In creating a graphic representation, I adjusted the perceived value of the program to account for the cost concern using insights from Kevin Graham of Lookout Management, which has conducted independent school surveys for over 25 years. This data shows that perceived value across all NAIS schools is 4.20 out of 5, or 84%. In contrast, in my exercise, Currey Ingram achieved a perceived value of 4.50 out of 5, or 90%, over the past 11 years.
Source: Currey Ingram School
To explain the graphic: the first bar represents the perceived value of all NAIS schools, based on cost and data from hundreds of independent school surveys conducted over the past 25 years. The second bar depicts Currey Ingram Academy’s perceived value from 11 years of surveys, eliminating cost as a factor. The third bar includes the cost for Currey Ingram, which decreases its value proposition. The fourth bar shows the perceived value of Middle Tennessee independent learning support programs, drawing on our knowledge and parent feedback. The final bar factors in the lower cost of those schools and programs compared to Currey Ingram, resulting in an increased perceived value proposition.

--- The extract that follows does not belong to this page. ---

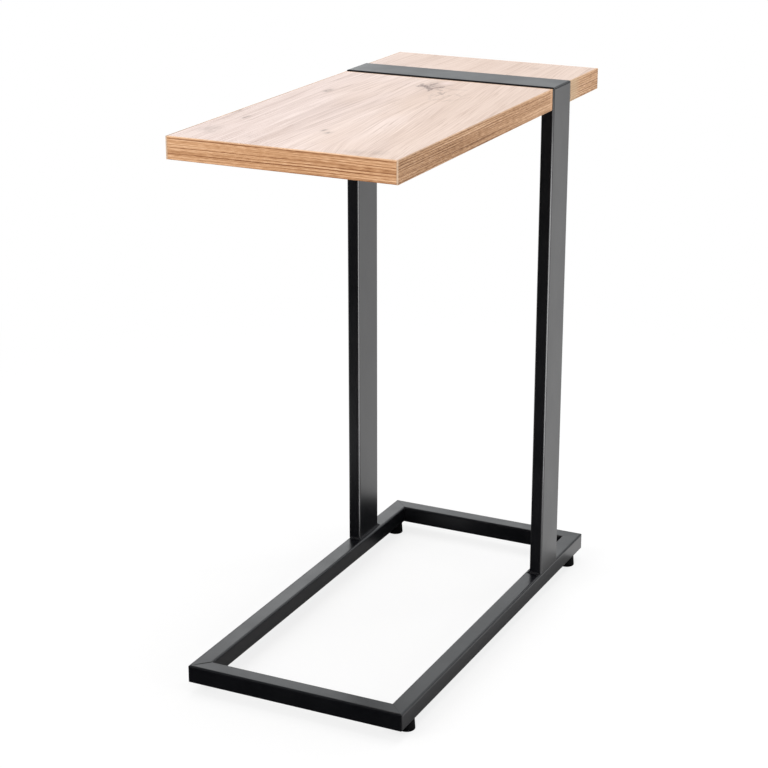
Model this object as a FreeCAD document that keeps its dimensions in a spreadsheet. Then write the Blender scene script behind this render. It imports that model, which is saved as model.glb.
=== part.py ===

This thought exercise sparked interesting discussions among school leaders and the board about our perceived value. As a direct result of this exercise, we felt we had better objective evidence that our tuition was indeed perceived as “worth it.”
Blending the Elements
The independent school experience is not merely a transactional educational choice; it is a transformative investment that impacts students for a lifetime. Schools that effectively demonstrate their value proposition do so through compelling storytelling, strategic data collection, and a steadfast commitment to mission-driven excellence. Like an alchemist perfecting an elixir, a school leader must carefully blend these elements. Doing so ensures that the institution offers an experience that is not simply chosen but cherished for generations to come.